"Well, the fact is," said my uncle, "Caroline is a splendid nurse; she has great physical strength and endurance, great courage and presence of mind, and a wonderful power of consoling and comforting sick people. She has borrowed some of my books, and seemed to show a considerable acuteness in her remarks on them. But somehow the idea that a lovely young woman should devote herself to medicine, has seemed to me a great waste, and I never seriously encouraged it."

"Depend upon it," said I, "Caroline is a woman who will become more charming in proportion as she moves more thoroughly and perfectly in the sphere for which nature has adapted her. Keep a great, stately, white swan shut up in a barn-yard and she has an ungainly gait, becomes morose, and loses her beautiful feathers; but set her free to glide off into her native element and all is harmonious and beautiful. A superior woman, gifted with personal attractions, who is forgetting herself in the enthusiasm of some high calling or profession, never becomes an old maid; she does not wither; she advances as life goes on, and often keeps her charms longer than the matron exhausted by family cares and motherhood. A charming woman, fully and happily settled and employed in a life-work which is all in all to her, is far more likely to be attractive and to be sought than one who enters the ranks of the fashionable waiters on Providence."

"Well, well," said my uncle, "I'll think of it. The fact is, we fellows of three-score ought to be knocked on the head peaceably. We have the bother of being progressive all through our youth, and by the time we get something settled, up comes your next generation and begins kicking it all over. It's too bad to demolish the house we spend our youth in building just when we want rest, and don't want the fatigue of building over."

"For that matter," said I, "the modern ideas of woman's sphere were all thought out and expressed in the Greek mythology ages and ages ago. The Greeks didn't fit every woman to one type. There was their pretty, plump little Aphrodite, and their godlike Venus de Milo; there was Diana—the woman of cold, bright, pure physical organization,—independent, free, vigorous. There was Minerva, the impersonation of the purely intellectual woman, who neither wished nor sought marriage. There was Juno, the house-keeper and domestic queen, and Ceres, the bread-giver and provider. In short, the Greeks conceived a variety of spheres of womanhood; but we, in modern times, have reduced all to one—the vine that twines, and the violet hid in the leaves; as if the Victoria Regia hadn't as good a right to grow as the daisy, and as if there were not female oaks and pines as well as male!"

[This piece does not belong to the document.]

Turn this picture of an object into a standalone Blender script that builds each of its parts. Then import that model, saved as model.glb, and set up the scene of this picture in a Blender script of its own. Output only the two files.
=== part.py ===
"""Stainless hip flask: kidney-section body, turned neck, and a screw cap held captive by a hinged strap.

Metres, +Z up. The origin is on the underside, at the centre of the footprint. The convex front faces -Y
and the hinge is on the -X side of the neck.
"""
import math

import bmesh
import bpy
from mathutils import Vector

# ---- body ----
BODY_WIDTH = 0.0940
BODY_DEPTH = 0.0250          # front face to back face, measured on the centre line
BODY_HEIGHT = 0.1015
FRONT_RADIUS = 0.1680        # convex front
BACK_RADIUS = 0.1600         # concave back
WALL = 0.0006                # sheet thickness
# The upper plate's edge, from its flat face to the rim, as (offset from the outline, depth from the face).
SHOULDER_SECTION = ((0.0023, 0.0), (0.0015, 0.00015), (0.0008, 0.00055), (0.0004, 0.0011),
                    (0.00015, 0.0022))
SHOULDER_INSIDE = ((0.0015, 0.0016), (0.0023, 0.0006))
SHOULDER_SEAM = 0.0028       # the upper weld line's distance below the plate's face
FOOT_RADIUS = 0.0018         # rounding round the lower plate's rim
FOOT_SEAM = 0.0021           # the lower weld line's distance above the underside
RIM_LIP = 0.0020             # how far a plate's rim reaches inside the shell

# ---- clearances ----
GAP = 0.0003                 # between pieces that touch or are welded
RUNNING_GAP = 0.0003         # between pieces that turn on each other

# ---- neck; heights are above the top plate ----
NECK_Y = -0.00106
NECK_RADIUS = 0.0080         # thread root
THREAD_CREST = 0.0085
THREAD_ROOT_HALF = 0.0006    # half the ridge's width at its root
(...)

"Well, after all," he said, "the prevalent type of sex through nature, is that of strength for man and dependence for woman."

"Nay," said I; "if you appeal to nature in this matter of sex, there is the female element in grand and powerful forms, as well as in gentle and dependent ones. The she-lion and tiger are more terrible and untamable than the male. The Greek mythology was a perfect reflection of nature, and clothed woman with majesty and power as well as with grace; how splendid those descriptions of Homer are, where Minerva, clad in celestial armor, leads the forces of the Greeks to battle! What vigor there is in their impersonation of the Diana; the woman strong in herself, scorning physical passion, and terrible to approach in the radiant majesty of her beauty, striking with death the vulgar curiosity that dared to profane her sanctuary! That was the ideal of a woman, self-sufficient, victorious, and capable of a grand, free, proud life of her own, not needing to depend upon man. The Greeks never would have imagined such goddesses if they had not seen such women, and our modern civilization is imperfect if it does not provide a place and sphere for such types of womanhood. It takes all sorts of people to make up a world, and there ought to be provision, toleration, and free course for all sorts."

"Well, youngster," said my uncle, "I think you'll write tolerable leaders for some radical paper, one of these days, but you fellows that want to get into the chariot of the sun and drive it, had better think a little before you set the world on fire. As for your Diana, I thank Heaven she isn't my wife, and I think it would be pretty cold picking with your Minerva."

"Permit me to say, uncle, that in this 'latter day glory' that is coming, men have got to learn to judge women by some other standard than what would make good wives for them, and acknowledge sometimes a femininity existing in and for itself. As there is a possible manhood complete without woman, so there is a possible womanhood complete without man."

"That's not the Christian idea," said my uncle.

"Pardon me," I replied, "but I believe it is exactly what St. Paul meant when he spoke of the state of celibacy, in devotion to the higher spiritual life, as being a higher state for some men and women than marriage."